Why was the discovery so powerful?

I think it is the reason for the bird's survival. It wasn't a miracle. It
wasn't luck. And it wasn't simply the resilience of nature, although that
helped. The reason for the astonishing re-emergence of a mysterious bird is
as mundane as can be. It is habitat preservation, achieved by hard, tedious
work, like lobbying, legislating and fund-raising.

There was luck involved, of course. But my favorite comment about luck was
made by Branch Rickey, who said, "Luck is the residue of design." Chance
favors the protected wetland.

Think about where the bird was found, in a national wildlife refuge, and in
an area, the Big Woods of Arkansas, that conservation organizations and
government agencies had targeted as crucial for preservation. Just south of
the Cache River refuge is the White River National Wildlife Refuge. State
refuges are nearby. And the Nature Conservancy has been buying up land in
that area.

The same is true about other likely spots. The hunt in Louisiana was in the
state's Pearl River Wildlife Management Area. When I talked to Scott Simon,
the state director of the Nature Conservancy in Arkansas, he said that
Arkansas, a poor state, had voted for an eighth-of-a-cent sales tax for
conservation, not a large amount, but a tax nonetheless.

I think the reason the discovery is so moving is that so many people worked
so hard to save and protect land, telling themselves there may be an ivory
bill out there, and that protecting the bottomland had to be important.
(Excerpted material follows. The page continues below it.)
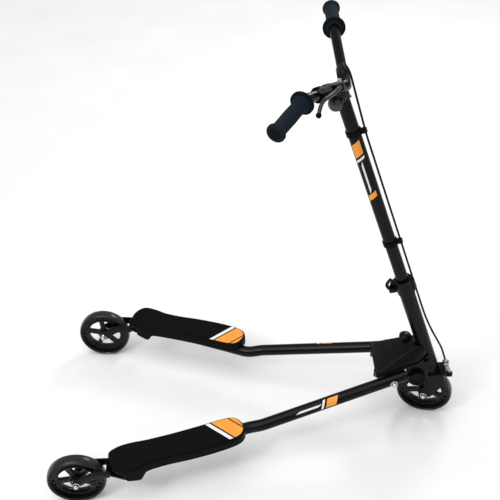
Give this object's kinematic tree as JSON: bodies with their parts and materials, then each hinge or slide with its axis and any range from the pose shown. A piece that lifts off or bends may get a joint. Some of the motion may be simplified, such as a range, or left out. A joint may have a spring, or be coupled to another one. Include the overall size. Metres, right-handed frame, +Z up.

I'm
not sure they all believed it, but they acted as if they did.

As did the searchers. Mr. Swarthout showed me one spot on the bayou where
observers on his team would sit in a canoe and wait and watch, for perhaps
10 or 12 hours. The refuge is a beautiful place, the bird is great, but
sitting in a canoe for 12 hours has to be tedious and uncomfortable.

It is possible that this is the last ivory bill, that it won't appear
again. And we have to trust the judgment and expertise of the scientists
involved on the sighting because there is no crystal-clear photograph.
Instead, there are detailed observations and an analysis of a blurry bit of
videotape.

In most cases, I might hesitate to allow myself to join in the celebration.
But I'm going with the experts in this case.

I am giving in to hope. Perhaps there are more ivory bills. I really hope
so. The thing with feathers has got me in its grip.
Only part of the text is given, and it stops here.